Where have all the flowers gone? The line from the old Pete Seeger folk song is a fitting metaphor for the Vineyard as one season comes to an end and another one begins.

Labor Day weekend has arrived. Summer residents and visitors are packing the cars, taking one last swim, sweeping sand from the cottage before closing the door on another Vineyard summer.

Islanders are taking a deep breath and getting ready to know their neighbors again. Catching up with old friends. Reorganizing the children for back to school (read: earlier bedtimes). Getting out the fishing rods, waders and clam rakes. Preparing for the next season.

So what kind of summer was it?

Busy by most accounts, although there are no hard numbers yet for ferry and airline traffic and hotel room occupancy. But anecdotally speaking, it felt like the Vineyard maintained some measure of balance this summer. Rain and sunshine fell in equal parts. There was plenty of wind for sailing. July was hot, a little too hot. August cooled down, a little too fast. After a winter of severe storms and erosion, ruined shorelines began to heal, a boon to beachcombers and bare feet. Traffic was bad at times and a spate of mishaps served as a reminder that the Vineyard is a place to slow down and be hyper-vigilant on the road in summer. Sales were brisk at restaurants and shops, farms and fish markets. Islanders worked long hours to put some money in the bank for the lean months ahead. Visitors brought their buzzing mainland energy and doused the Island with their love of the place.

Of course besides marking the end of summer, Labor Day is a celebration of the contributions and achievements of some one hundred and fifty-five million men and women who are employed in the U.S..

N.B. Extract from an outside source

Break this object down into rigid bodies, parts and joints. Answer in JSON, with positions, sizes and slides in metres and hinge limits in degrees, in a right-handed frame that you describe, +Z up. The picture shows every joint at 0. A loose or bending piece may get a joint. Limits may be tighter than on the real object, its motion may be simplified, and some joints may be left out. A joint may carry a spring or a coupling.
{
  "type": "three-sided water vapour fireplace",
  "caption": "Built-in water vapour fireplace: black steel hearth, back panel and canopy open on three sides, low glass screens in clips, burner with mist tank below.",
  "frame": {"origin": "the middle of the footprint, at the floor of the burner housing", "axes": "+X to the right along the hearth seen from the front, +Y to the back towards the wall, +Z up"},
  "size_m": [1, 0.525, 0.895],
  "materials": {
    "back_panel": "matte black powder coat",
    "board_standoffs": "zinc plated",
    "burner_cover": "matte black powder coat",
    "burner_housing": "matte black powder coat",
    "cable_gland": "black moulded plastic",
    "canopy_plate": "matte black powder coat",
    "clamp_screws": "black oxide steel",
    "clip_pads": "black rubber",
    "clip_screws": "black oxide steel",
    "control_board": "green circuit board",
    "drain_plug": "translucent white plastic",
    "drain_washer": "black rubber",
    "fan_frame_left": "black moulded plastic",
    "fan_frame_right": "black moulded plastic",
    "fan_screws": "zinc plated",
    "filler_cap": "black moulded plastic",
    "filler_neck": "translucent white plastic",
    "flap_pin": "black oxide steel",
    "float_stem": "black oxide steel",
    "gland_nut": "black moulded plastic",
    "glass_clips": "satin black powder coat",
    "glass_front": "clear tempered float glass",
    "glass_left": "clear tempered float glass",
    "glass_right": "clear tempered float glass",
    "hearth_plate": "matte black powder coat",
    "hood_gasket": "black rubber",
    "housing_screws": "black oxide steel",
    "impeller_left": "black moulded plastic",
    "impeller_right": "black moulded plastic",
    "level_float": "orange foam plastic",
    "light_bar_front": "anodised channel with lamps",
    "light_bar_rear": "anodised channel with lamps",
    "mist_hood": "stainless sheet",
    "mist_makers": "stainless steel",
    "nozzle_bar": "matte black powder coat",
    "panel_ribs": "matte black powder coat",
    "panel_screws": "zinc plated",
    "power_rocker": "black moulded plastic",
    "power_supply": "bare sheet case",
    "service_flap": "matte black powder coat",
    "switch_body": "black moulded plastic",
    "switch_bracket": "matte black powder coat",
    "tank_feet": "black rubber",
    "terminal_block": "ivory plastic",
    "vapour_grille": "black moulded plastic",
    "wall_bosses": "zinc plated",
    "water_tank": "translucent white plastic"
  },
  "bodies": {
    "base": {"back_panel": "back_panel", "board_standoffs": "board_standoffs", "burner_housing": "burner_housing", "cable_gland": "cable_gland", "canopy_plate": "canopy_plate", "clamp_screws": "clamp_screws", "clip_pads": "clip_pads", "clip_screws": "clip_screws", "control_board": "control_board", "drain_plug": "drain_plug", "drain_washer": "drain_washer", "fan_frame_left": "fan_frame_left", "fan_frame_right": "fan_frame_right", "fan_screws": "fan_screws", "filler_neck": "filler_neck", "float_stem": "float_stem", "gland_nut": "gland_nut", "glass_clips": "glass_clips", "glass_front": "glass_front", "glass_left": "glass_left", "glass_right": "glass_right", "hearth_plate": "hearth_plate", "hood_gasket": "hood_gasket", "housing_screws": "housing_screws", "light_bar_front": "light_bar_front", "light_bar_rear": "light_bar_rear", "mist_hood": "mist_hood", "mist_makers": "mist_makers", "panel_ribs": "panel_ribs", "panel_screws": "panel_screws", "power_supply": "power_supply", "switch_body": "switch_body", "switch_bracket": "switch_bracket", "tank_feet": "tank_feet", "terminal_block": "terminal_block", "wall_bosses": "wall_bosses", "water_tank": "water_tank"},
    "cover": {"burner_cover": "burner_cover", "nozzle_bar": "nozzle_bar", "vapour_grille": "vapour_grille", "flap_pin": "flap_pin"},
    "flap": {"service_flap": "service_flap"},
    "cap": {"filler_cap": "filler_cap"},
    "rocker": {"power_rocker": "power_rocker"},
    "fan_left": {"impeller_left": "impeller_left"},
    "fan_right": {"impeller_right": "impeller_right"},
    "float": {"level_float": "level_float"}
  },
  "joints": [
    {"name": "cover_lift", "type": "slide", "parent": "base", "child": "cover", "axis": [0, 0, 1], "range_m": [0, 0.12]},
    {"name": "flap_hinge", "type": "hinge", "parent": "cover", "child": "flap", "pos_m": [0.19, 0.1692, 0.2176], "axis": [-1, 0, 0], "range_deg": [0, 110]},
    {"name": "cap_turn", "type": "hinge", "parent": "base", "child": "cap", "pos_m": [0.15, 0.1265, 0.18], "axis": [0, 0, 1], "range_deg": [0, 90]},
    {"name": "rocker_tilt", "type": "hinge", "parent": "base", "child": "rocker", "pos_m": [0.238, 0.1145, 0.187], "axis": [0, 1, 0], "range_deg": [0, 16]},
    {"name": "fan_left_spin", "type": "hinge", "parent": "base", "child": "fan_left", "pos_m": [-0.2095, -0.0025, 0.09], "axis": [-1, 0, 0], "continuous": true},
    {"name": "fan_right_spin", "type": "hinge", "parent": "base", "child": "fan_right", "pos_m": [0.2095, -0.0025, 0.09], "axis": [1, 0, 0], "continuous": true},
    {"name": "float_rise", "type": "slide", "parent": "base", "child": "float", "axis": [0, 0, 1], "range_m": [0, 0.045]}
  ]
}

On the Vineyard there are an estimated fifteen thousand people in the workforce, including seasonal workers, according to the U.S. Department of Labor’s Bureau of Labor Statistics.

Many of those seasonal workers are leaving now, and that means many businesses will be short-handed even though there will be plenty of shoulder season visitors around in the weeks and months ahead. So be kind to that person behind the counter — it may well be the weary business owner running her own cash register.

The Gazette sends out warm wishes on Labor Day to all our readers near and far.

The newspaper staff will take their own first break of the summer on Monday, when the Gazette office will be closed in observance of the national holiday. The office will reopen Tuesday morning.

Meanwhile, with an affectionate nod to Pete Seeger, we can mark summer by its flowers. Oxeye daisies in June, brushed across fields and meadows like a French Impressionist painting. Orange daylilies in July meandering along roadsides with a backdrop of lichen-covered stone walls. Creamy Queen Anne’s lace (wild carrot) and her live-in cousin blue chicory in August, braving the dust and heat as summer begins to wane.

Here comes September and already fields and shoreside places are awash in warm-hued goldenrod, soon to be punctuated by fall asters and the occasional stray wild rose, a stubborn summer holdout.

July and August are recent memories; the best of autumn lies ahead.